Would you be a surrogate parent for 1M? What if they wanted to wait a dozen years before adopting from you?


Would you perhaps like to watch the video I linked and spend some time on personal growth, instead of wasting it on attempts at being edgy with extremely predictable hypotheticals?


I've taken up your offer, & am watching video you linked to. I'm not interested in the personal growth you're suggesting though; I've already been spending some time thinking about how I can behave empathetically to those around me without being a sociopath since I don't actually feel empathetic towards them. Mostly I've focused on not being aggressively cynical. My life's functioning pretty well as is, but I did recently go through a break up of a 6 year relationship where a part of it had to do with my inability to form deep emotional connections. Which is a part of my life going well: I am happier not being in a relationship I'm incapable of supporting

Predictable hypotheticals are predictable because they're based on a simple premise that you yourself are able to consider. The thing about cost is that we can show how much people are willing to be selfish when it's 'sacred' or 'righteous': if children are valuable, why not sell your child for 1M, & then spend that helping a dozen kids from Haiti? https://abcnews.go.com/Nightline/buy-child-10-hours/story?id... . It's because you've decided your one child is more valuable than 12 others. You care about your child because it's _yours_. An extension of you. So here's shown that you're greatly overvaluing yourself at the sake of others


So what I'm taking away from that video is that sacred things which give people a sense of meaing causes them to do irrational things as stupid as suicide bombing. Seems to support my perspective that nihilism is a great way of life that helps people lead rational lives free from that mindfuck that's religion (& by inclusion of children coddling in sacredness, that too)

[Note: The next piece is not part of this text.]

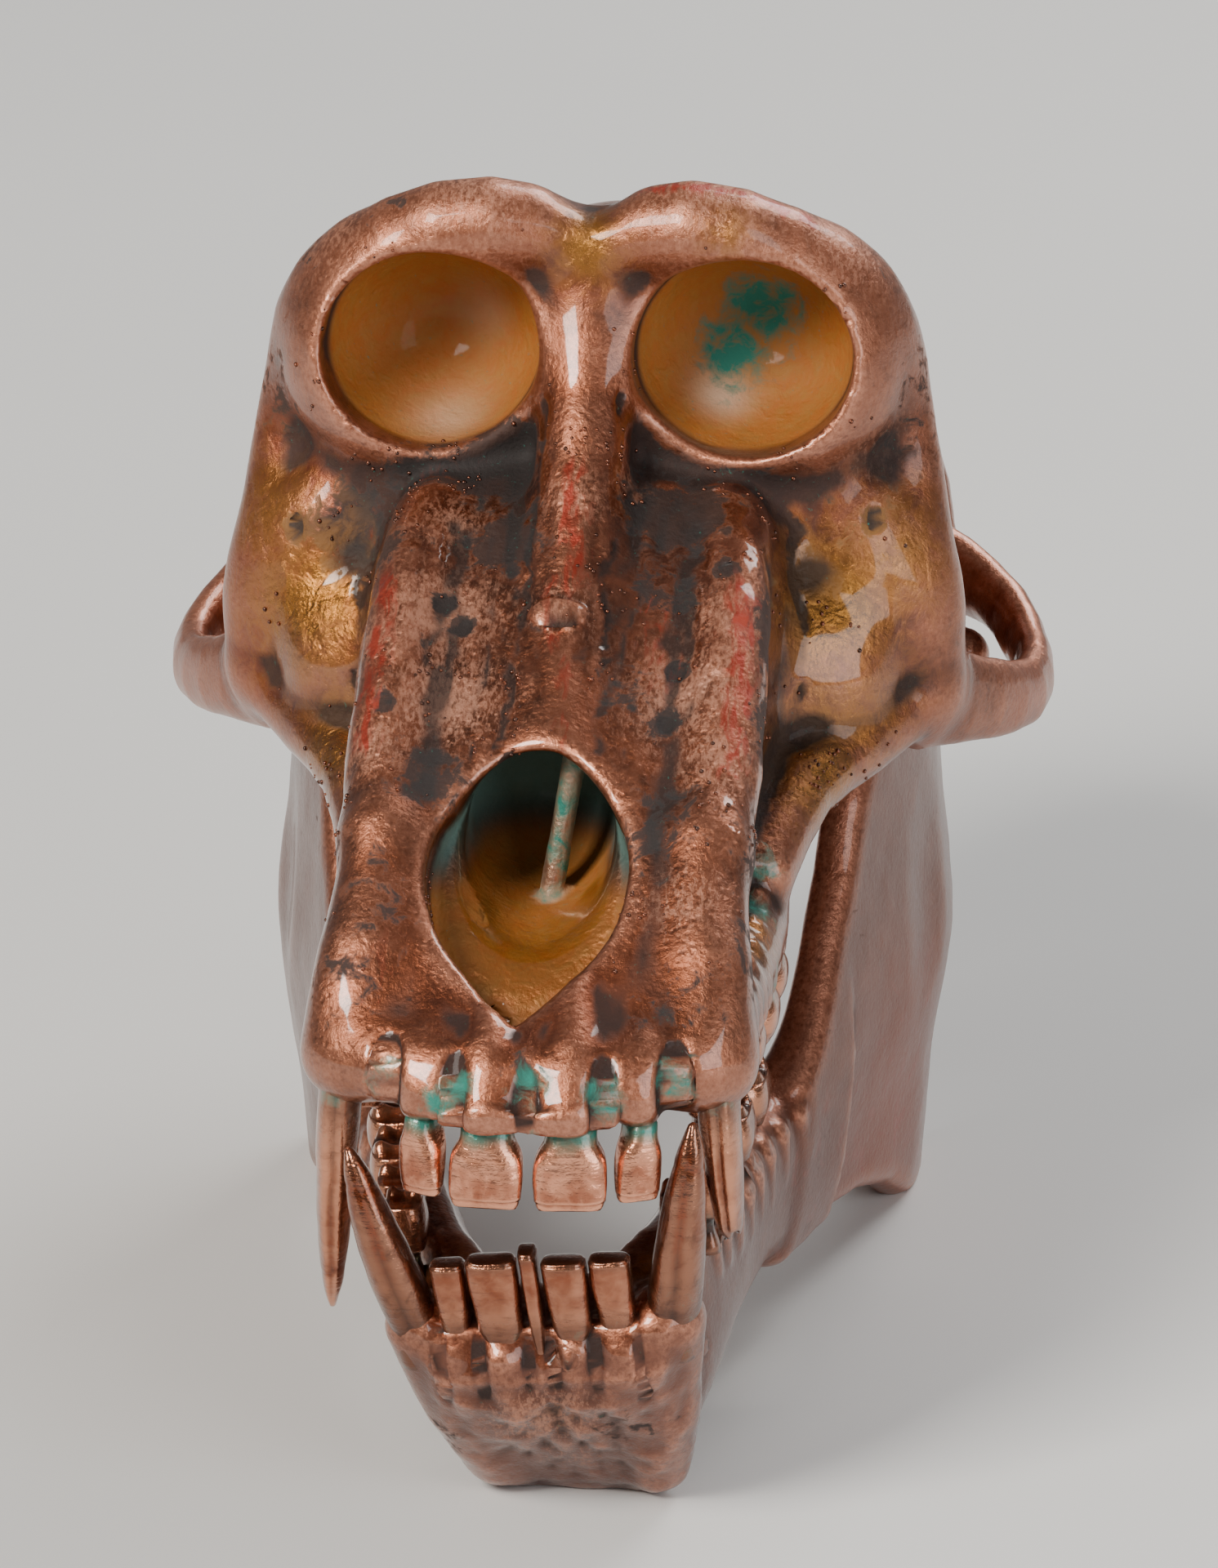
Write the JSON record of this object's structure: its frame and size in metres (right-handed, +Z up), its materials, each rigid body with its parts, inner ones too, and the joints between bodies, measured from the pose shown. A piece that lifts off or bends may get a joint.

But I can see why he has to say we should be using idealism to sway those taken in by idealism: nihilism doesn't generally push itself through fanatics, it lives on by being a simple rational idea that one has to personally consider & then realize. Gets into ideas of "The Selfish Gene" & needing some way to inoculate against these ideas which press on because they are self serving rather than rationally founded


you know how I know you're just being edgy and not actually a sociopath? sociopath don't feel guilt/shame about their sociopathy and therefore don't broadcast it in search of validation - your original comment was bait intended to draw someone into this debate wherein you could validate yourself. my guess? your distraught over your recent break up (whose cause you've reductively concluded was "sociopathy but actually was probably just some mixture of arrogance and selfishness) and you're narcissistic enough to participate in this charade rather than introspect on.


I haven't claimed to be a sociopath-- I know I'm not one. I'm not manipulative. Similarly I'm not a narcissistic because I don't have an exaggerated feeling of self importance: I believe everyone, including myself, is worthless. In person people find me selfless, & other times selfish. You've observed the latter aspect. I've only claimed to be a nihilist & rationally inclined. Being apathetic doesn't make someone a sociopath

Not sure where validation has come into this. I fumbled pointing out that there should be room for considering what the cost of a life is worth, & was instead met with attacks on my character. You're going out on a limb, making assumptions based on the slightest bit of information you've been given. Kind of goes along with my whole point about nihilism not pressing its ideology: people who have some righteous stance press their assumptions on others

Now in being told I was only giving predictable hypotheticals I decided to open up, reveal some raw humanity. But it's a kind of catch-22 fallacy: you're a charade whether responses are facetious or sincere. Similar to the catch-22 fallacy of having to be distraught over a break up because either you're torn up over it or you're just acting like you're not

Introspection happens, most often internally, but sometimes I drop a line into the id, hooking on to something: https://serprex.github.io/w/%3b but go on, reject an alternative human experience, label it 'edgy'


If you are dirt poor in a dirt poor country it is actually not a bad investment.


Sure, but the example served to illustrate which sacred values are left in secular Western societies.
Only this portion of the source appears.